While several Canadian jihadists have died over the past year while fighting to topple President Bashar Al-Assad, Ayoub is the first known to have lost his life defending the dictator. He was reportedly killed in Aleppo on Sunday by the Western-backed Free Syrian Army.
His death, which Lebanese news outlets said had been announced by Hezbollah, is further proof the radical Shiite group is suffering mounting losses in Syria, where it has deployed hundreds of fighters to prop up a neighbor and key ally.
Described by his family in Toronto as religious and devout, Ayoub was a longtime Hezbollah operative and former member of an elite unit headed by the late terrorist Imad Mugniyah. “I came here by God’s order,” he testified after he was captured in Israel more than a decade ago.
“My point of view on the world is that I protect the oppressed,” he continued in his testimony. “I want to save the people from oppression.” Asked by an Israeli judge which oppressed people he wanted to save, he replied, “The Muslims are oppressed.”
Born in Beirut, he fought with the Amal militia during the Lebanese civil war and later joined Hezbollah, which sent him to Romania to hijack an Iraqi passenger plane. Hezbollah wanted to use the plane to barter for the release of Shiite clerics who were being held in Baghdad.

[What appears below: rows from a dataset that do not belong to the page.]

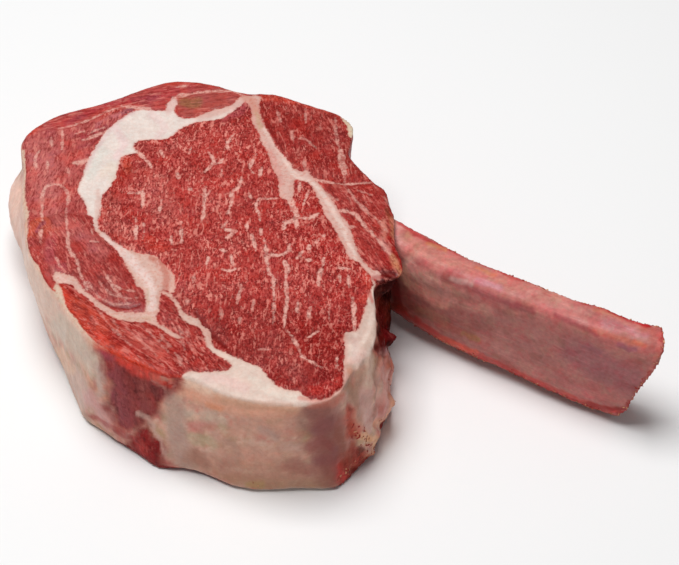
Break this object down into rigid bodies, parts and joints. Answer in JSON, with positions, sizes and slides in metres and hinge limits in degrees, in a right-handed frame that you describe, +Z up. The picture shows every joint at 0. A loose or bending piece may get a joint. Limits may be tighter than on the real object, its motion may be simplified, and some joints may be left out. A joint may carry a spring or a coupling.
{
  "type": "raw cowboy steak",
  "caption": "Thick raw rib steak with marbled lean, seams and a rim of fat, and a long cleaned rib bone standing out of its side.",
  "frame": {"origin": "middle of the bottom of the box round the whole steak, on the plane of the lower cut face", "axes": "+X along the steak's longest extent, from the fat side towards the free end of the bone; +Y away from the front rim of fat; +Z up, square to the cut faces"},
  "size_m": [0.2418, 0.1702, 0.0465],
  "materials": {
    "lean_and_fat": "moist satin; red lean with cream-white fat",
    "bone_membrane": "moist satin; pink-brown membrane over bone"
  },
  "bodies": {
    "root": {"meat": "lean_and_fat", "rib_bone": "bone_membrane"}
  },
  "joints": []
}
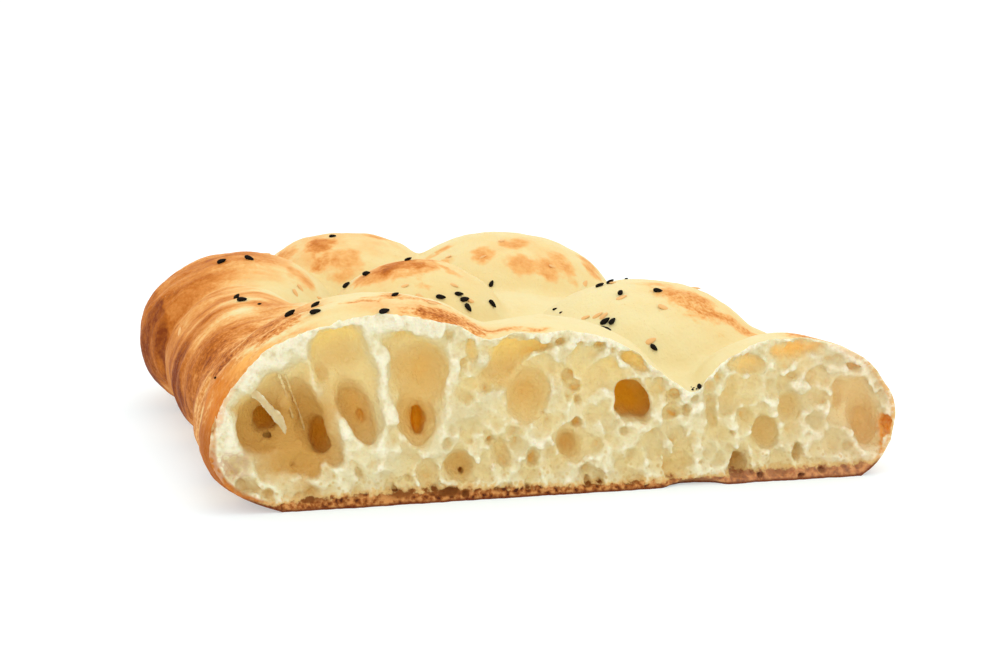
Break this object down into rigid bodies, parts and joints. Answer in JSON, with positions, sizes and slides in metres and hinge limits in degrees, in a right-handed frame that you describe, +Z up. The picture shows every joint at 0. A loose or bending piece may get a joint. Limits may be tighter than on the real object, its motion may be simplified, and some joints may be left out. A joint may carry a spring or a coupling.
{
  "type": "cut piece of flatbread",
  "caption": "Cut piece of thick oven flatbread: dimpled pillowy crust with seeds, rounded baked edges, a flat underside and a straight cut face that shows a very open crumb.",
  "frame": {"origin": "middle of the bread's footprint box, on the surface it lies on", "axes": "+Z up out of the dimpled crust, -Y out of the cut face, +X along the cut face to the right as the cut face is looked at"},
  "size_m": [0.1992, 0.1852, 0.0513],
  "materials": {
    "bread": "matte baked crust, with a pale, slightly moist crumb at the cut",
    "nigella": "matte black seed coat",
    "sesame": "toasted seed, slightly oily"
  },
  "bodies": {
    "root": {"bread": "bread"}
  },
  "joints": []
}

Although Ayoub was arrested by Romanian authorities before the attack, his partner evaded capture and downed the jet in the Saudi desert, killing more than 60 people. Months later, Hezbollah secured Ayoub’s release by bribing Romanian officials and he came to Canada in 1988.
“Did you tell the Canadians that you were involved in Romania?” an Israeli judge asked him at his trial, according to a transcript of the proceedings obtained by the National Post.
“No,” he replied.
“Why?”
“They didn’t ask me.”
Ayoub testified he had led a “normal life” in Canada and worked for a computer company, but his second wife longed for home. “My wife didn’t like the life in Canada,” he said. So they went back to Lebanon and bought a bakery, he said in his testimony.
Upon returning to Beirut in 2000, he was recruited into Hezbollah’s Islamic Jihad unit and trained for a mission to Israel. Using a fake U.S. passport that identified him as Frank Boschi, he made his way to Hebron. Israeli authorities claim he intended to assassinate the Israeli prime minister.
Arrested in July 2002, he was returned to Lebanon two years later as part of a prisoner swap that saw 436 Palestinians and Lebanese freed in exchange for kidnapped Israeli businessman Elhanan Tannenbaum and the bodies of three Israeli soldiers abducted and killed by Hezbollah in 2000.
Television footage showed Ayoub disembarking from a plane at Beirut airport and kissing the hand of Hezbollah boss Hassan Nasrallah. “He said at one point he may [return to Canada] but that’s not in his immediate plans,” a spokesman for the Department of Foreign Affairs said at the time.
But a return to Canada became all but impossible after he was charged by the United States and identified as a wanted terrorist. Instead he was apparently given a command position, leading Hezbollah forces in northern Syria.
Although Hezbollah initially denied it was fighting alongside regime forces in Syria, it has since acknowledged its role. Hezbollah fears the loss of Syria will cut it off from its primary state sponsor, Iran, which has long trained, armed and financed the Lebanese terror group.